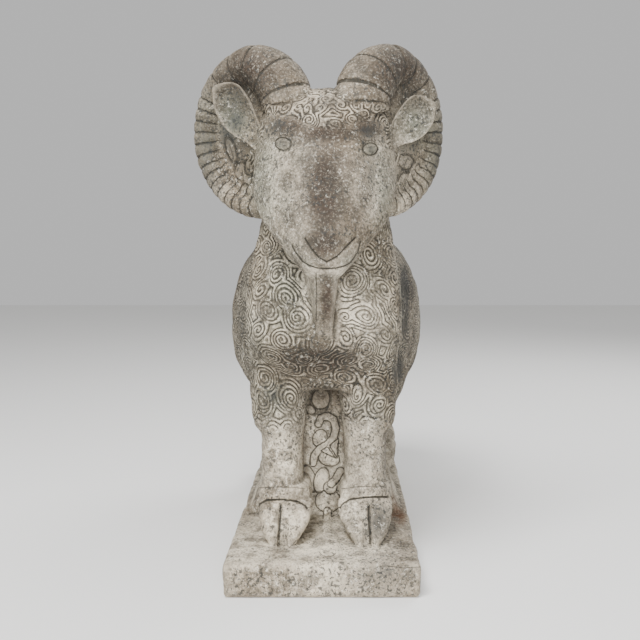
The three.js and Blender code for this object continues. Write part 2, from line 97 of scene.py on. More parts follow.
floor_mesh = bpy.data.meshes.new("floor")
floor_mesh.from_pydata([(-6, -5, 0), (6, -5, 0), (6, 7, 0), (-6, 7, 0)], [], [(0, 1, 2, 3)])
floor = bpy.data.objects.new("floor", floor_mesh)
bpy.context.scene.collection.objects.link(floor)
floor_mesh.materials.append(flat_material("pale floor", (0.80, 0.795, 0.78), 0.9))

world = bpy.data.worlds.new("soft sky")
bpy.context.scene.world = world
world.use_nodes = True
world.node_tree.nodes["Background"].inputs["Color"].default_value = (1.0, 1.0, 1.0, 1)
world.node_tree.nodes["Background"].inputs["Strength"].default_value = 0.60


def lamp(name, place, target, size, power):
    made = bpy.data.objects.new(name, bpy.data.lights.new(name, "AREA"))
    made.data.size = size
    made.data.energy = power
    made.location = place
    made.rotation_euler = (Vector(target) - Vector(place)).to_track_quat("-Z", "Y").to_euler()
    bpy.context.scene.collection.objects.link(made)


lamp("wide lamp", (-0.8, -1.7, 3.2), (0, 0, 0.45), 1.3, 165)
lamp("front lamp", (0.1, -3.4, 0.8), (0, 0, 0.40), 1.5, 135)
lamp("back lamp", (1.8, 1.8, 2.6), (0, 0, 0.6), 1.8, 65)

# %% [markdown]
# ## Stations
# The stone's main forms are stacks of ovals, as in the solid that they stand for. Each row of numbers is one
# station, in millimetres, drawn from the top of the plinth. Between the rows every number follows a smooth curve,
# so a few rows hold a whole leg, and a row can be corrected by itself. The alternative, a sculpted base mesh, can't
# be written down or measured. A row of a stack holds height, middle, half width, front, back and squareness, and a
# row of the barrel holds place, middle, half width, underside, widest height, back and squareness.

# %% From stations to rings
PLINTH_TOP = 64
COARSENESS = 1.0
BLEND_VOXEL = 0.005
FINE_VOXEL = 0.0022 * COARSENESS


def along(rows, places):
    """Every number of the rows at each of the places, on curves through the rows."""
    rows = np.asarray(rows, float)
    places = np.asarray(places, float)
    slopes = np.empty_like(rows)
    slopes[1:-1] = (rows[2:] - rows[:-2]) / (rows[2:, :1] - rows[:-2, :1])
    slopes[0] = (rows[1] - rows[0]) / (rows[1, 0] - rows[0, 0])
    slopes[-1] = (rows[-1] - rows[-2]) / (rows[-1, 0] - rows[-2, 0])
    i = np.clip(np.searchsorted(rows[:, 0], places, side="right") - 1, 0, len(rows) - 2)
    span = (rows[i + 1, 0] - rows[i, 0])[:, None]
    t = (places[:, None] - rows[i, :1]) / span
    ease = t * t * (3 - 2 * t)
    bend = slopes[i] * span * t * (1 - t) ** 2 + slopes[i + 1] * span * t * t * (t - 1)
    return rows[i] * (1 - ease) + rows[i + 1] * ease + bend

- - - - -

Repeat the data verbatim.

# Answer to the exercise
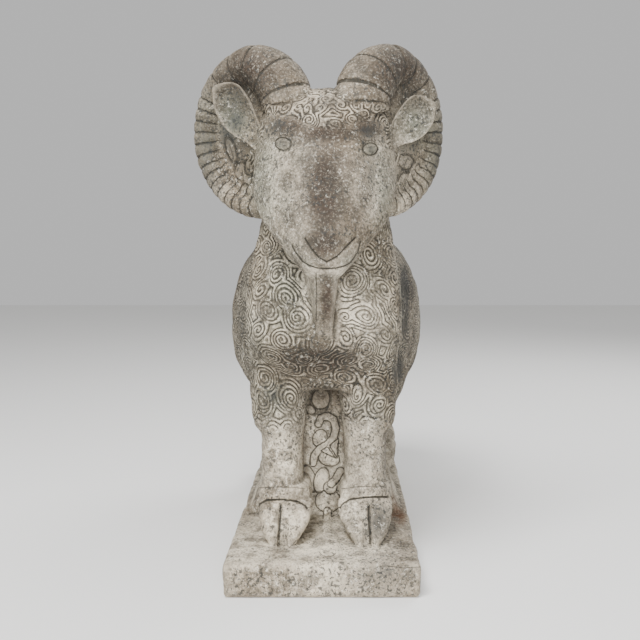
The three.js and Blender code for this object continues. Write part 2, from line 97 of scene.py on. More parts follow.
floor_mesh = bpy.data.meshes.new("floor")
floor_mesh.from_pydata([(-6, -5, 0), (6, -5, 0), (6, 7, 0), (-6, 7, 0)], [], [(0, 1, 2, 3)])
floor = bpy.data.objects.new("floor", floor_mesh)
bpy.context.scene.collection.objects.link(floor)
floor_mesh.materials.append(flat_material("pale floor", (0.80, 0.795, 0.78), 0.9))

world = bpy.data.worlds.new("soft sky")
bpy.context.scene.world = world
world.use_nodes = True
world.node_tree.nodes["Background"].inputs["Color"].default_value = (1.0, 1.0, 1.0, 1)
world.node_tree.nodes["Background"].inputs["Strength"].default_value = 0.60


def lamp(name, place, target, size, power):
    made = bpy.data.objects.new(name, bpy.data.lights.new(name, "AREA"))
    made.data.size = size
    made.data.energy = power
    made.location = place
    made.rotation_euler = (Vector(target) - Vector(place)).to_track_quat("-Z", "Y").to_euler()
    bpy.context.scene.collection.objects.link(made)


lamp("wide lamp", (-0.8, -1.7, 3.2), (0, 0, 0.45), 1.3, 165)
lamp("front lamp", (0.1, -3.4, 0.8), (0, 0, 0.40), 1.5, 135)
lamp("back lamp", (1.8, 1.8, 2.6), (0, 0, 0.6), 1.8, 65)

# %% [markdown]
# ## Stations
# The stone's main forms are stacks of ovals, as in the solid that they stand for. Each row of numbers is one
# station, in millimetres, drawn from the top of the plinth. Between the rows every number follows a smooth curve,
# so a few rows hold a whole leg, and a row can be corrected by itself. The alternative, a sculpted base mesh, can't
# be written down or measured. A row of a stack holds height, middle, half width, front, back and squareness, and a
# row of the barrel holds place, middle, half width, underside, widest height, back and squareness.

# %% From stations to rings
PLINTH_TOP = 64
COARSENESS = 1.0
BLEND_VOXEL = 0.005
FINE_VOXEL = 0.0022 * COARSENESS


def along(rows, places):
    """Every number of the rows at each of the places, on curves through the rows."""
    rows = np.asarray(rows, float)
    places = np.asarray(places, float)
    slopes = np.empty_like(rows)
    slopes[1:-1] = (rows[2:] - rows[:-2]) / (rows[2:, :1] - rows[:-2, :1])
    slopes[0] = (rows[1] - rows[0]) / (rows[1, 0] - rows[0, 0])
    slopes[-1] = (rows[-1] - rows[-2]) / (rows[-1, 0] - rows[-2, 0])
    i = np.clip(np.searchsorted(rows[:, 0], places, side="right") - 1, 0, len(rows) - 2)
    span = (rows[i + 1, 0] - rows[i, 0])[:, None]
    t = (places[:, None] - rows[i, :1]) / span
    ease = t * t * (3 - 2 * t)
    bend = slopes[i] * span * t * (1 - t) ** 2 + slopes[i + 1] * span * t * t * (t - 1)
    return rows[i] * (1 - ease) + rows[i + 1] * ease + bend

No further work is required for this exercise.